- Lashtu Location within Iran
- Coordinates: 36°50′17″N 50°44′50″E﻿ / ﻿36.83806°N 50.74722°E
- Country: Iran
- Province: Mazandaran
- County: Tonekabon
- District: Central
- City: Shirud

Population (2006)
- • Total: 430
- Time zone: UTC+3:30 (IRST)

= Lashtu =

Neighborhood in Mazandaran province, Iran

Lashtu (لشتو) (Note: Also romanized as Lashtū; also known as Lashtoon) is a neighborhood in the city of Shirud in the Central District of Tonekabon County, Mazandaran province, Iran.

==Demographics==
===Population===
At the time of the 2006 census, Lashtu's population was 430 in 131 households, when it was a village in Goli Jan Rural District.

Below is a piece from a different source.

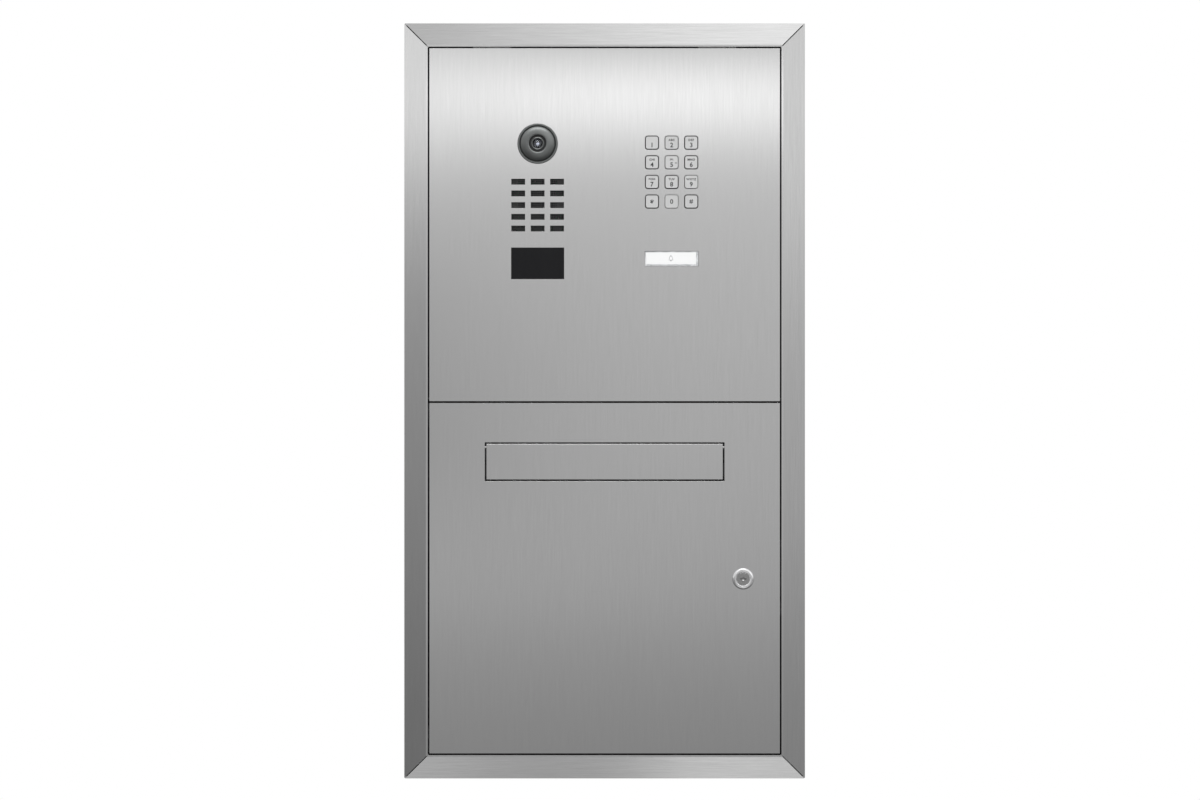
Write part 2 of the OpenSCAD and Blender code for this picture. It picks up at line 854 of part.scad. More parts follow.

In 2008, the villages of Bala Shirud, Beramsar, Hemmatabad, Kaseh Gar Mahalleh, Khezr Konar, Kochanak, Lapa Sar, Lashtu, Mian Daj Mahalleh, Mohammadabad, Mojtame-ye Meskuni Farhangian, Pain Shirud, Ramj Mahalleh, Rashidiyeh, Shaghuz Kaleh, Sharifabad, Tamijanak, Vachak, and Zaruj Mahalleh were merged to form the city of Shirud.